A few weeks ago, out of the blue Ethan pulled out our box of Legos and started building. Right now we have the bigger blocks, the one labeled for ages 2-5, since they're easier to handle. He sat there on the floor for over an hour, telling me he was working on a house. And he spent another half-hour trying to fashion a "lock" out of a piece of string for the door.
A few days later, he wanted to build a house again. And then another day, again. Not only that, he asked for people to put in the house. And I heard him acting out scenes. They were eating in the kitchen. They were going for a ride in their rocket. Later they were going to bed.
Ethan's house is, not surprisingly, not quite typical. Looking at it, I have to wonder if he sees often in parts rather than a whole. There is a big staircase that leads to nowhere. There's a section he calls "the kitchen." There's a tall chimney that's not really connected to anything. There is the garage. But there's not one building that you could define as THE house.
On a side note, I find it quite funny that he had to build not just a garage but garage doors, as garage doors have been near and dear to his heart since toddlerhood.
The other day, after he spent a full hour building, I heard it for the first time: "Mom? We need to go to the store so we can get MORE Legos!"
Walking through the Target aisle later (not to buy said Legos; we just seem to live at Target these days because there's always something that someone, usually the baby, needs), I looked at the shelves of Lego kits and rolled my eyes. Ethan wasn't interested, either. What I wanted was a good, old-fashioned, big tub of plain old Legos, but they were nowhere to be found.

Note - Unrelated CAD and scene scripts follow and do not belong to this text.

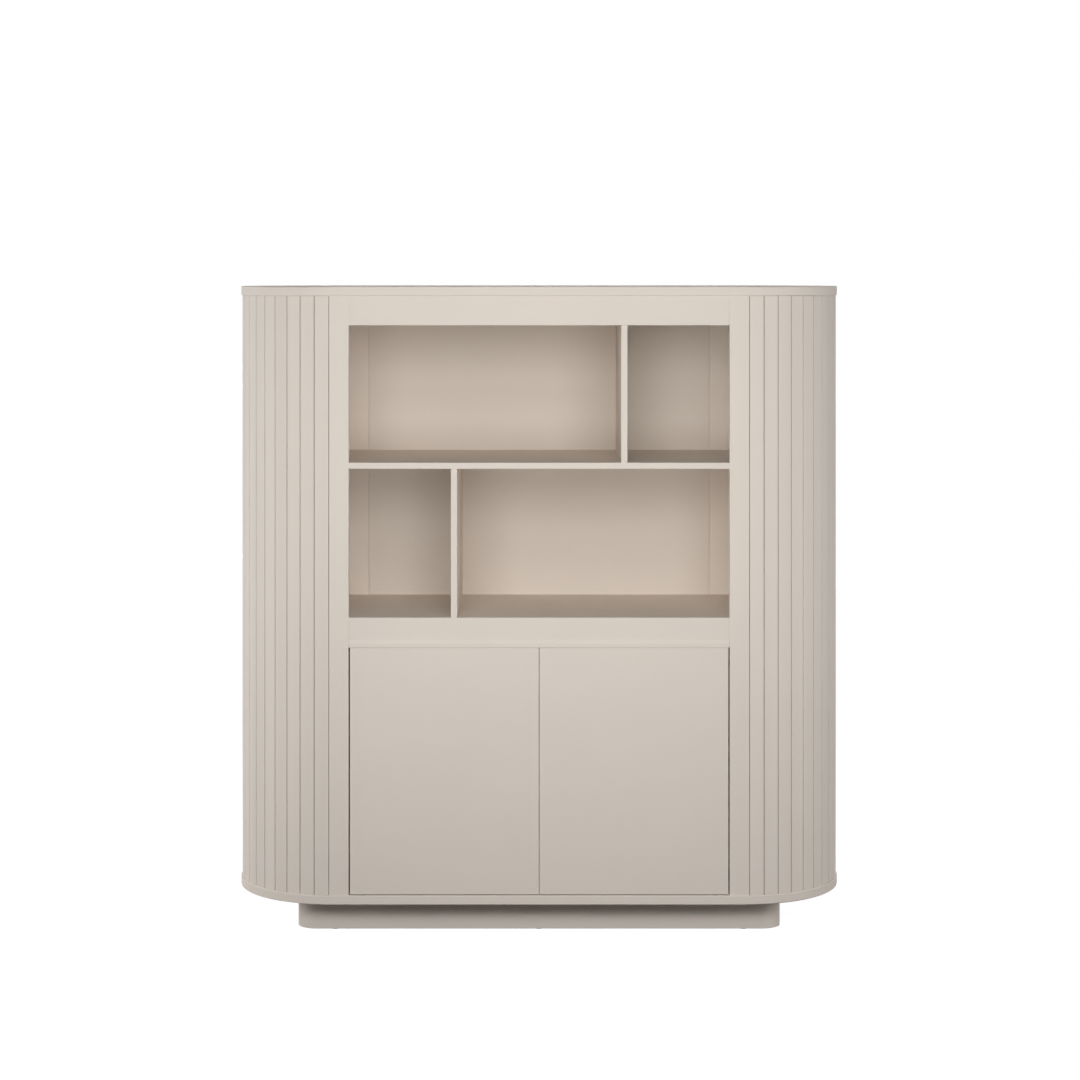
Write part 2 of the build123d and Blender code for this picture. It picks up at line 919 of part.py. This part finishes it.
def glides(extra=0):
    """Nylon discs under the plinth, each on a spike."""
    pieces = []
    for sign in sides.values():
        for x in (-glide_x, 0, glide_x):
            centre = (x, sign * plinth_rail_middle_y)
            disc = rod((*centre, 0), (0, 0, 1), glide_radius, glide_height)
            spike_length = glide_height + glide_spike_length + extra
            spike = rod((*centre, 0), (0, 0, 1), glide_spike_radius + extra, spike_length)
            pieces.append(disc + spike)
    return pieces


def all_pieces():
    holes = dowel_holes() + cam_rooms(hole_clearance) + cam_bolts(hole_clearance, cam_radius)
    holes += panel_screws(hole_clearance) + shelf_pin_holes()
    holes += bottom_pivot_pins(hole_clearance) + top_pivot_pins(hole_clearance)
    holes += latch_screws(hole_clearance) + plinth_bracket_screws(hole_clearance)
    holes += glides(hole_clearance)

    pieces = {
        "top_board": top_board(holes),
        "base_board": base_board(holes),
        "back_panel": back_panel(holes),
        "top_rail": top_rail(holes),
        "middle_rail": middle_rail(holes),
        "niche_shelf": niche_shelf(holes),
        "niche_deck": niche_deck(holes),
        "upper_divider": upper_divider(holes),
        "lower_divider": lower_divider(holes),
        "cupboard_partition": cupboard_partition(holes),
        "shelf_pins": shelf_pins(),
        "carcass_dowels": carcass_dowels(),
        "cam_discs": cam_discs(),
        "cam_bolts": cam_bolts(),
        "back_panel_screws": panel_screws(),
        "bottom_pivot_pins": bottom_pivot_pins(),
        "top_pivot_pins": top_pivot_pins(),
        "latch_end_caps": latch_end_caps(),
        "latch_screws": latch_screws(),
        "plinth_front_rail": plinth_long_rail(-1, holes),
        "plinth_back_rail": plinth_long_rail(1, holes),
        "plinth_left_rail": plinth_end_rail(-1),
        "plinth_right_rail": plinth_end_rail(1),
        "plinth_corner_posts": plinth_corner_posts(),
        "plinth_cross_rails": plinth_cross_rails(),
        "plinth_brackets": plinth_brackets(holes),
        "plinth_bracket_screws": plinth_bracket_screws(),
        "plinth_glides": glides(),
    }
    stile_right = stile(holes)
    slats_right = slats()
    backing_right = slat_backing()
    former_middle = (base_top + top_board_bottom - former_thickness) / 2
    formers_right = {
        "bottom": former(base_top, holes),
        "middle": former(former_middle, holes),
        "top": former(top_board_bottom - former_thickness, holes),
    }
    for side, sign in sides.items():
        pieces[f"{side}_upright"] = upright(sign, holes)
        pieces[f"{side}_stile"] = placed_on(side, stile_right)
        pieces[f"{side}_back_strip"] = back_strip(sign, holes)
        pieces[f"{side}_end_slats"] = [placed_on(side, bar) for bar in slats_right]
        pieces[f"{side}_slat_backing"] = placed_on(side, backing_right)
        for level, rib in formers_right.items():
            pieces[f"{side}_{level}_former"] = placed_on(side, rib)
        pieces[f"{side}_cupboard_shelf"] = cupboard_shelf(sign)
        pieces[f"{side}_door"] = door(sign)
        pieces[f"{side}_door_bottom_bush"] = bottom_bush(sign)
        pieces[f"{side}_door_top_bush"] = top_bush(sign)
        pieces[f"{side}_latch_housing"] = latch_housing(sign, holes)
        pieces[f"{side}_latch_plunger"] = latch_plunger(sign)
        pieces[f"{side}_latch_spring"] = latch_spring(sign)
        pieces[f"{side}_latch_strike_plate"] = strike_plate(sign)
    return pieces


os.makedirs("parts", exist_ok=True)
for name, piece in all_pieces().items():
    shape = Compound(piece) if isinstance(piece, list) else piece
    export_step(shape, f"parts/{name}.step")
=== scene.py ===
import json
import math

import bpy
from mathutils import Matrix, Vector

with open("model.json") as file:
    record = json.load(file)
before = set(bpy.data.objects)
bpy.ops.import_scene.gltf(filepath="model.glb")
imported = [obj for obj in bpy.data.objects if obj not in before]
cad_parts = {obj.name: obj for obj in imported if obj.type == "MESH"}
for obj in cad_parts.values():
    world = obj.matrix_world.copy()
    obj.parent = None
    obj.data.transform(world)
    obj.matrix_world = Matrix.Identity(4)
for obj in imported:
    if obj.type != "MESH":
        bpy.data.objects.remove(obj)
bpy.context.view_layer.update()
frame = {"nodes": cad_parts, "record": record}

nodes = frame["nodes"]
scene = bpy.context.scene

# Lengths are in metres, colours are linear and noise scales are per metre.

# The camera of the photograph: level, in front of the cabinet and just above its top
LENS_MM = 85.28
SENSOR_MM = 36.0
CAMERA_PLACE = (0.0, -5.166, 1.3005)
CAMERA_SHIFT = (0.0008, -0.2515)

# Colours
LACQUER = (0.745, 0.657, 0.565)
# Paler lacquer for the edges: rubbed wear and also a painted highlight
RUBBED_AND_HIGHLIT_LACQUER = (0.79, 0.705, 0.615)
RAW_BOARD = (0.36, 0.235, 0.135)
BEECH = (0.56, 0.37, 0.20)
ZINC = (0.52, 0.53, 0.55)
STEEL = (0.56, 0.57, 0.59)
NYLON = (0.30, 0.29, 0.27)
WHITE = (1.0, 1.0, 1.0)

# Lacquer
LACQUER_SPECULAR = 0.2
LACQUER_SPECULAR_TINT = (1.0, 0.86, 0.70)
# The back strips in the niche corners are painted this much lighter: painted light that lifts the
# shade falling there.
BACK_STRIP_PAINTED_LIGHT = 1.06

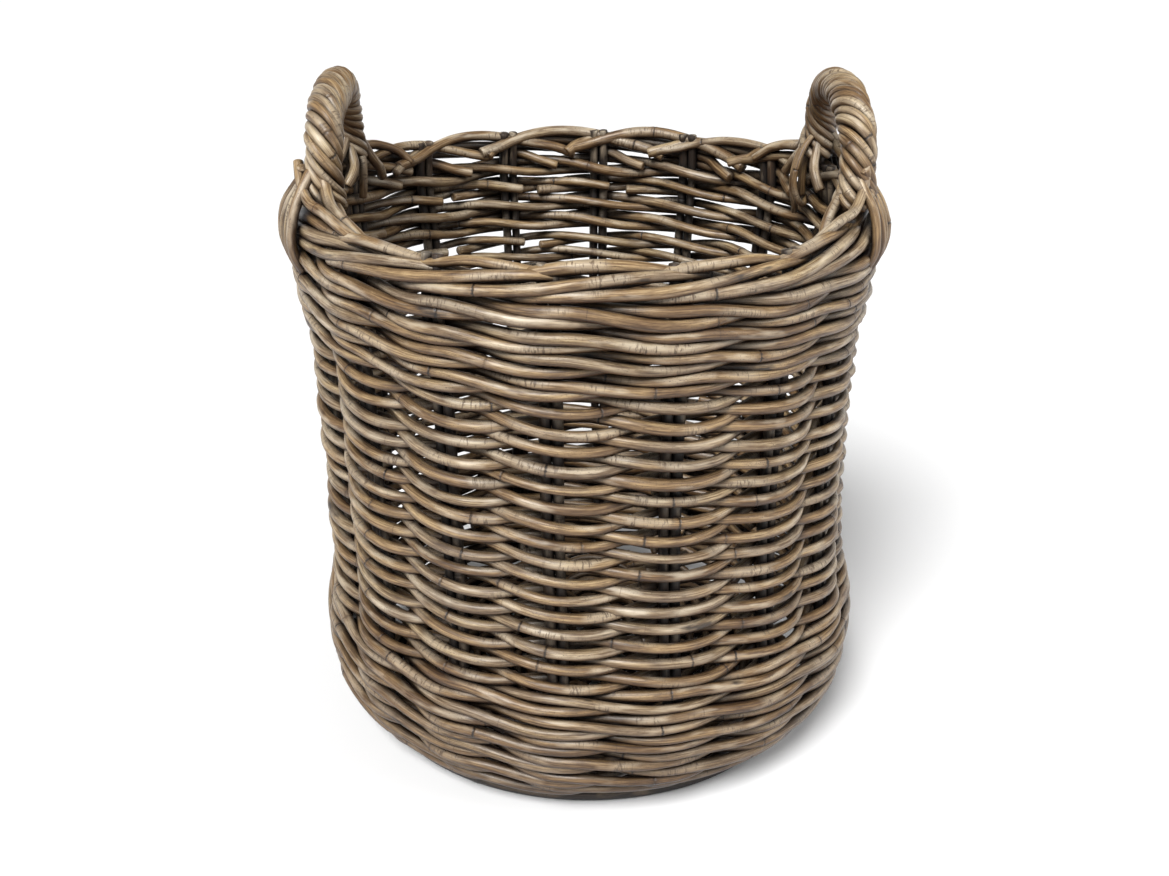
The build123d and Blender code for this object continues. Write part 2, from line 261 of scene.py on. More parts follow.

And so, in my own way, I will embark on the oh-so-common mom-quest to find my child the ideal set of Legos. His birthday's coming. Maybe by then he will have graduated to something beyond building a Lego house. Maybe, but then again, when I think back to my childhood, I see myself building the same house, over and over, filling it with people, and destroying it with a tornado. And no one called me quirky. Ethan can build whatever he wants to. I'm just glad he's playing.